Strange set pieces. Jerry has a slight French style to his direction.
Rather strange and kooky atmosphere.
Lots of howling and chasing and assorted slapstick.

Review: C-
Jerry Lewis lunacy raised to the kookiest level. Lots of elaborate sets filled with girls, chase scenes, and assorted slapstick. Moves quickly despite not having a story or anything to really recommend, aside from the marvelous Kathleen Freeman. A Lewis misfire.

Tuesday, May 3, 2011

Parrish (1961)

Notes: 5/3/11
Glossy production. Delmer Daves directs. Max Steiner does the score.
Lots of connections to Susan Slade – Donahue, Stevens, Daves, Steiner, et al.
Claudette Colbert! Living legend on screen again.
Diane McBain and Colbert have a bitch-off.
Way too long and a bit too over-dramatic.
Colbert deserves much better and Malden is overheated.
Troy and his young actress co-stars are rather boring.

Review: C-
Yet another glossy soaper from the creative team behind A Summer Place. Unfortunately, this empty melodrama lacks the necessary spark to make a viewer care about any of these characters for over two hours. The presence of legendary Claudette Colbert, as well as seasoned actors Karl Malden and Dean Jagger, lifts the film above mediocrity, but the characters are poorly developed. Troy Donahue and the ladies that surround him are all pretty robots. Even the Max Steiner music is forgettable! A waste of time and talent.

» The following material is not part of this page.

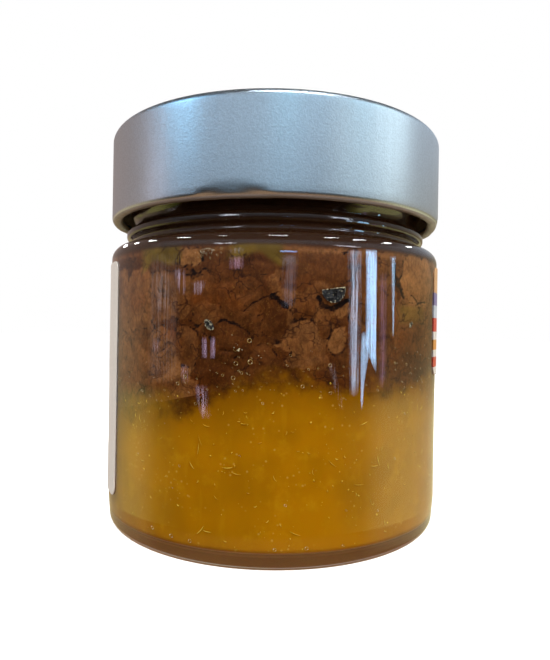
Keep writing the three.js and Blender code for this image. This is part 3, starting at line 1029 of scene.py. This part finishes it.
def wrapped_sheet(name, start, end, low, high, radius):
    """A paper sheet with rounded corners, cut into strips, thickened and bent round the glass."""
    thick, corner, strips = 0.16, 2.0, 72
    length, tall = radius * math.radians(end - start), high - low
    deselect()
    bpy.ops.mesh.primitive_plane_add(size=MM, rotation=(math.pi / 2, 0, 0))
    sheet = bpy.context.object
    sheet.name = sheet.data.name = name
    bpy.ops.object.transform_apply(location=True, rotation=True, scale=True)
    edit(sheet)
    bpy.ops.transform.resize(value=(length, 1, tall))
    bpy.ops.mesh.bevel(offset=corner * MM, segments=6, affect="VERTICES")
    for i in range(1, strips):
        bpy.ops.mesh.select_all(action="SELECT")
        spot = (length * (i / strips - 0.5)) * MM
        bpy.ops.mesh.bisect(plane_co=(spot, 0, 0), plane_no=(1, 0, 0))
    bpy.ops.mesh.select_all(action="SELECT")
    bpy.ops.mesh.normals_make_consistent(inside=False)
    bpy.ops.object.mode_set(mode="OBJECT")
    thicken = sheet.modifiers.new("thickness", "SOLIDIFY")
    thicken.thickness, thicken.offset = thick * MM, 0
    bpy.ops.object.modifier_apply(modifier=thicken.name)
    for vertex in sheet.data.vertices:
        x, y, z = vertex.co / MM
        turn = math.radians((start + end) / 2) + x / radius
        out = radius - y
        vertex.co = Vector((out * math.sin(turn), -out * math.cos(turn), z + (low + high) / 2)) * MM
    face_outwards(sheet)
    return sheet


class JAR_OT_labels(JarOperator):
    """Adds the white label and the printed label"""

    bl_idname = "jar.labels"
    bl_label = "Labels"

    def execute(self, context):
        off_glass = 0.14
        radius = self.sizes.body_radius / MM + off_glass
        white = wrapped_sheet("white_label", 204, 302, 7.2, 52.4, radius)
        finished(white, "back_label", "white_paper", plain_paper(self.colours))
        printed = wrapped_sheet("printed_label", 64, 156, 31.2, 52.6, radius)
        finished(printed, "front_label", "printed_paper", printed_paper(self.colours))
        return {"FINISHED"}


# The stage

EYE = Vector((0.35, -122.9, 39.6))  # where the camera stands, in millimetres
JAR_MIDDLE, LID_MIDDLE, SHOULDER_MIDDLE = Vector((0, 0, 0.035)), Vector((0, 0, 0.07)), Vector((0, 0, 0.055))

# Azimuth and elevation of each card that lights the satin lid, then width, height, strength and tint
LID_GLOWS = (
    (-64, 33, 0.125, 0.16, 4.9, (0.3, 0.7, 1.0)), (6, 33, 0.06, 0.14, 2.6, (0.3, 0.8, 1.0)),
    (30, 35, 0.05, 0.12, 2.4, (0.25, 0.7, 1.0)), (57, 33, 0.08, 0.14, 1.7, (0.3, 0.8, 1.0)),
    (82, 30, 0.18, 0.30, 1.3, (0.8, 0.98, 1.0)), (-5, 20, 0.55, 0.36, 0.2, (0.45, 0.78, 1.0)),
    (56, 25, 0.36, 0.40, 0.40, (0.82, 1.0, 1.0)), (-80, 8, 0.06, 0.22, 1.1, (1.0, 0.86, 0.95)),
    (-2, 63, 0.07, 0.05, 40, (0.85, 0.95, 1.0)), (38, 63, 0.12, 0.05, 30, (0.85, 0.95, 1.0)),
)

# Angle and width of each lamp mirrored as a white dash along the shoulder
DASHES = (
    (-54, 0.08), (-46, 0.04), (-38, 0.09), (-26, 0.09), (-14, 0.03), (1, 0.08), (15.8, 0.07),
    (23.8, 0.10), (34, 0.11), (44, 0.06),
)

# Tint, strength, softness and streakiness of each window mirrored in the glass, then heights with its
# left and right angles
WINDOWS = (
    (
        (0.38, 0.66, 1.0), 20, 0.15, 0.5, (57, 25.8, 29.9), (35.8, 26.4, 30.3), (34.6, 28.7, 30.3),
        (32.6, 30.2, 30.4),
    ),
    (
        (0.42, 0.68, 1.0), 15, 0.2, 0.4, (39.5, 25.0, 26.4), (35.8, 24.8, 27.7), (34.2, 24.8, 27.3),
        (31.5, 24.9, 26.4), (26.3, 25.3, 25.6),
    ),
    ((0.6, 0.75, 1.0), 8.5, 0.4, 0.9, (56, 20.0, 24.8), (42, 20.5, 25.0), (28.7, 21.6, 24.6)),
    ((0.4, 0.7, 1.0), 9.0, 0.5, 0.9, (54, 34.6, 37.5), (46, 35.6, 37.3), (38.7, 36.4, 36.9)),
    ((0.25, 0.5, 1.0), 14, 0.1, 0.2, (52.8, 1.4, 6.2), (52.0, 1.4, 6.2)),
    ((0.8, 0.9, 1.0), 0.7, 0.3, 0.7, (51.8, 1.4, 6.2), (49.9, 1.4, 6.2)),
    ((0.7, 0.75, 1.0), 0.9, 0.4, 0.9, (52, 1.5, 6.8), (43, 2.0, 6.0)),
    ((0.9, 0.8, 0.9), 1.3, 0.5, 1.0, (34.5, 14.6, 17.0), (26.5, 18.6, 20.4)),
    ((0.85, 0.66, 1.0), 5.0, 0.3, 0.6, (38.2, -19.6, -17.9), (34.7, -19.4, -17.7)),
    ((0.85, 0.66, 1.0), 5.0, 0.3, 0.6, (38.3, -17.1, -15.5), (34.7, -17.0, -15.4)),
    ((0.9, 0.9, 1.0), 9.0, 0.3, 1.0, (66, -17, -10), (57.5, -17, -10)),
    ((0.9, 0.9, 1.0), 9.0, 0.3, 1.0, (66, 16, 25), (57.5, 16, 25)),
    ((0.85, 0.75, 1.0), 4.0, 0.5, 1.0, (49.8, -29.4, -24.5), (45.2, -27.0, -24.5)),
    ((0.85, 0.75, 1.0), 4.5, 0.4, 1.0, (47.7, -23.0, -18.3), (45.2, -22.5, -19.5)),
    ((1.0, 0.6, 0.85), 3.0, 0.35, 0.7, (51.5, -12.3, -7.8), (49.1, -12.3, -7.8)),
    ((0.85, 0.9, 1.0), 1.6, 0.4, 0.8, (54.6, -12.3, -7.8), (51.6, -12.3, -7.8)),
    ((1.0, 0.88, 0.88), 0.9, 0.5, 1.0, (49.4, -38.4, -28.5), (42.4, -37.5, -29.5)),
    ((0.85, 0.7, 1.0), 3.0, 0.5, 1.0, (33.8, -26.4, -23.6), (30.4, -25.8, -23.1)),
    ((0.9, 0.7, 0.95), 3.5, 0.5, 1.0, (30.6, -22.1, -17.5), (24.7, -19.5, -16.3)),
    ((1.0, 0.7, 0.85), 1.6, 0.5, 1.0, (38.0, -37.1, -33.6), (35.2, -36.8, -33.4)),
    ((0.8, 0.5, 0.9), 1.3, 0.5, 1.0, (50, 30.3, 34.0), (29.8, 31.0, 34.5)),
    ((1.0, 0.88, 0.85), 0.5, 0.3, 0.7, (53, -39, -26), (30, -39, -26)),
    ((1.0, 0.93, 0.24), 1.0, 0.5, 0.0, (30, 14, 58), (-1, 14, 58)),
    ((1.0, 1.0, 0.2), 0.75, 0.5, 0.0, (30, -60, -22), (-1, -60, -22)),
)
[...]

Wild in the Country (1961)

Notes: 5/3/11
Elvis movies usually rely on great music or a seasoned cast to be watchable.
Lots of ladies! Hope Lange, Tuesday Weld, and Millie Perkins.
Elvis offers a good performance. He was a good actor, as well as singer.
Certainly a good showcase for Tuesday Weld. Hope Lange was very pretty.
The ladies and Elvis each get a curtain call at the end.

Review: C+
Elvis gets to show off his fine dramatic acting as a troubled man who must undergo counseling as a parole requirement. Hope Lange plays the counselor who encourages Elvis to explore his literary talents. Tuesday Weld and Millie Perkins are local girls who attract (and distract) his attention. The cast is memorable, but the movie is not, despite a saucy showcase for Weld and a surprisingly complicated role for Elvis.